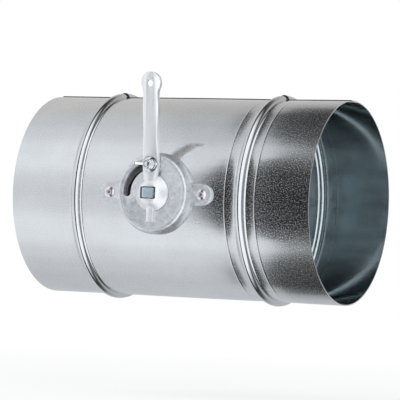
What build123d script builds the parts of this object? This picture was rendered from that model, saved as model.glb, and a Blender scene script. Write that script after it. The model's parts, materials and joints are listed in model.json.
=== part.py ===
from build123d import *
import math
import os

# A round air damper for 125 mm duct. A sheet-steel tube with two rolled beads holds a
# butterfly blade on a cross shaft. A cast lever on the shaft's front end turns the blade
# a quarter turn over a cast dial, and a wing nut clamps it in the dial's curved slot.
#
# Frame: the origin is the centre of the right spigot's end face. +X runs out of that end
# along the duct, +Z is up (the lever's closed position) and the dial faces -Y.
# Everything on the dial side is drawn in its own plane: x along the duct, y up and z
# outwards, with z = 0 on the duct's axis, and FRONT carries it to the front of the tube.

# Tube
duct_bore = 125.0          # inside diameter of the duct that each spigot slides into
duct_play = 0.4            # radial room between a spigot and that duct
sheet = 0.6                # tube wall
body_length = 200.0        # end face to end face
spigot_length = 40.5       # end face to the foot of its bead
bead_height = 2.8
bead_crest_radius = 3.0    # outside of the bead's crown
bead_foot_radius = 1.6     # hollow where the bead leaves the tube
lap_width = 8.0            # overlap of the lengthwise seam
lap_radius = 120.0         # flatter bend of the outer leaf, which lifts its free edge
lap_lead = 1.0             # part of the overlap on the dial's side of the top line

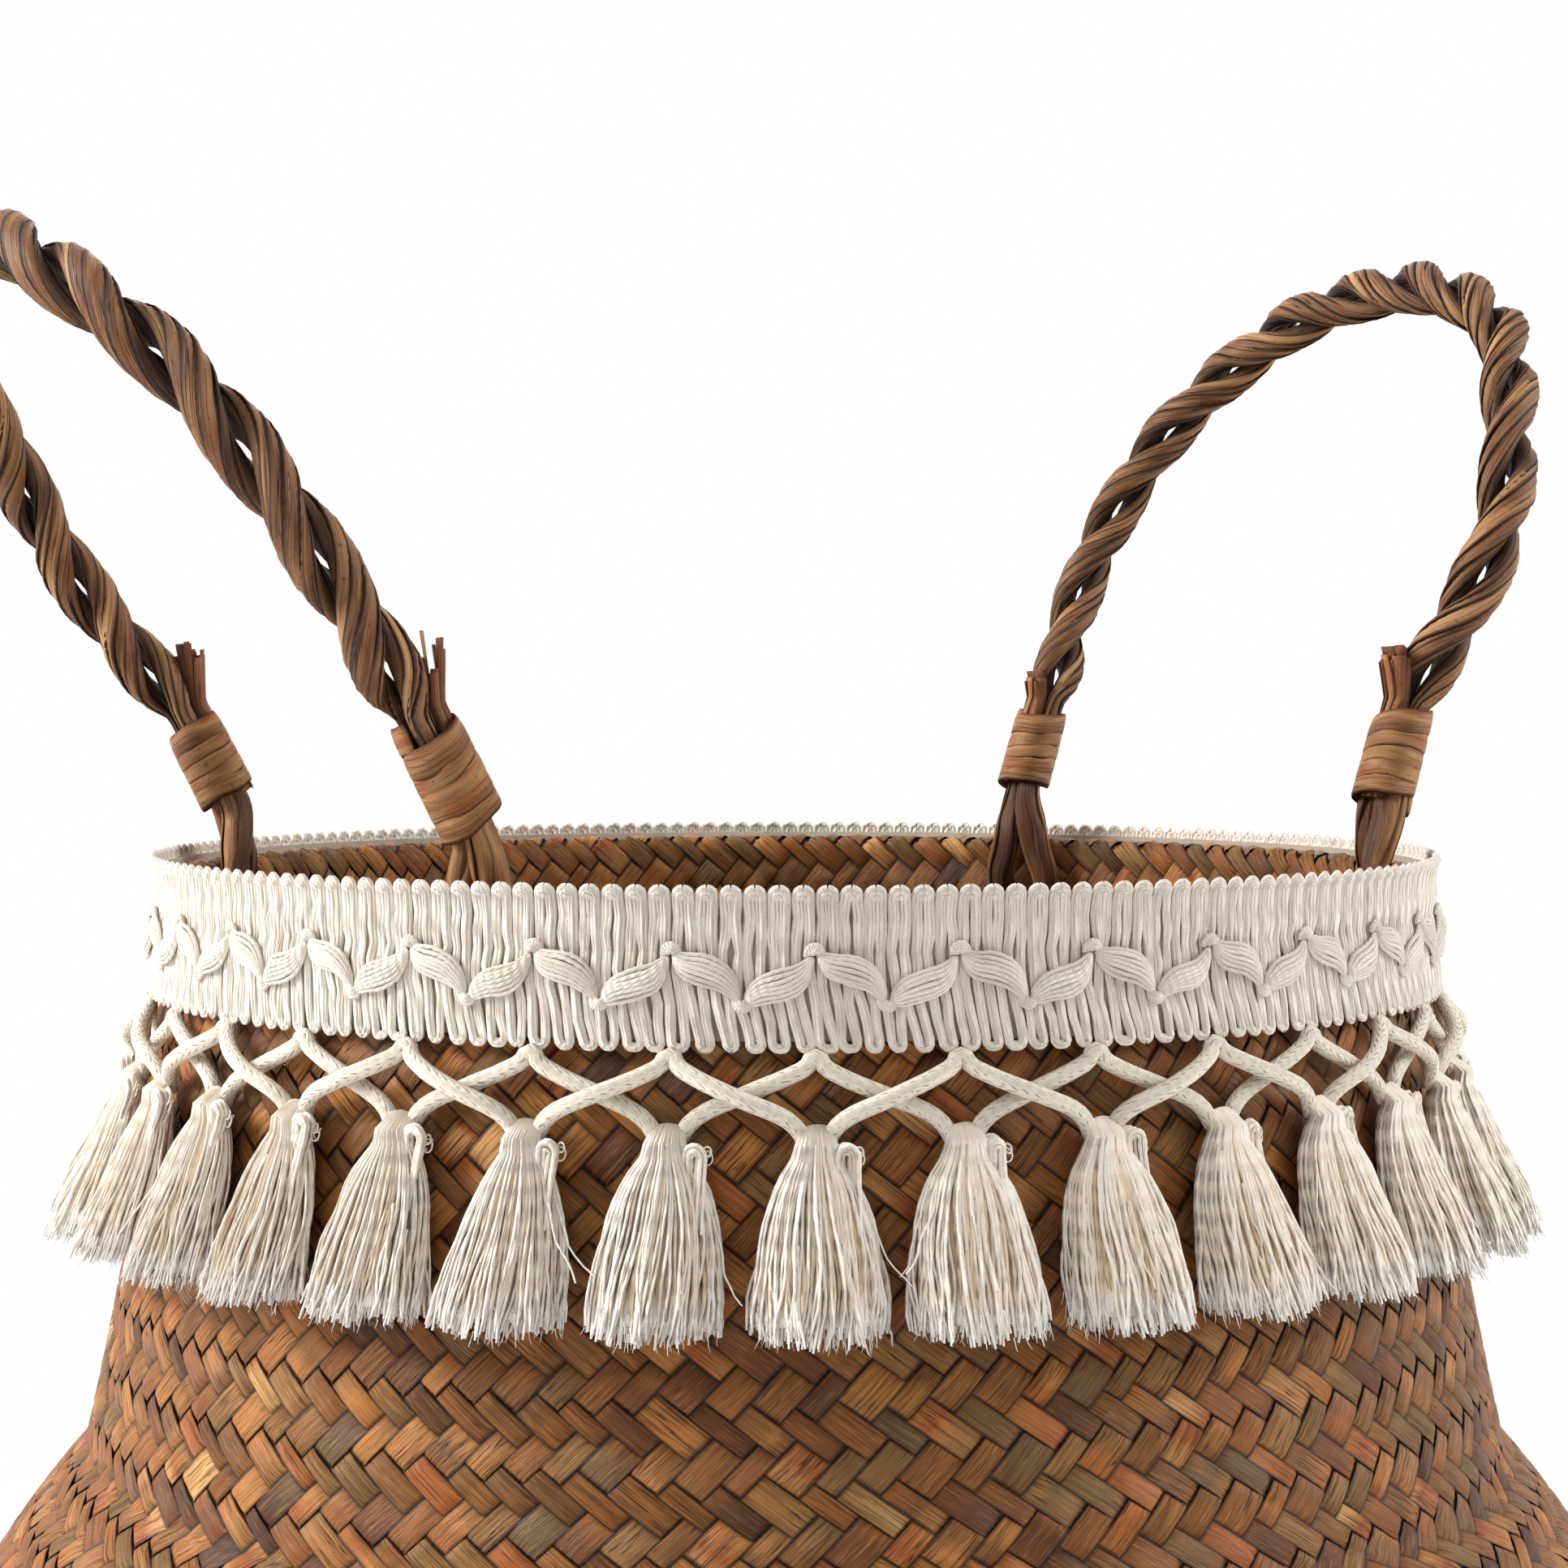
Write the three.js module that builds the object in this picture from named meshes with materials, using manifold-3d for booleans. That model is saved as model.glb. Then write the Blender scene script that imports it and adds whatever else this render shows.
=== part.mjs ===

**Directions**
From the line with "Write the three.js" to the last line of the material, give every line again exactly, and only those lines.

**Result**
Write the three.js module that builds the object in this picture from named meshes with materials, using manifold-3d for booleans. That model is saved as model.glb. Then write the Blender scene script that imports it and adds whatever else this render shows.
=== part.mjs ===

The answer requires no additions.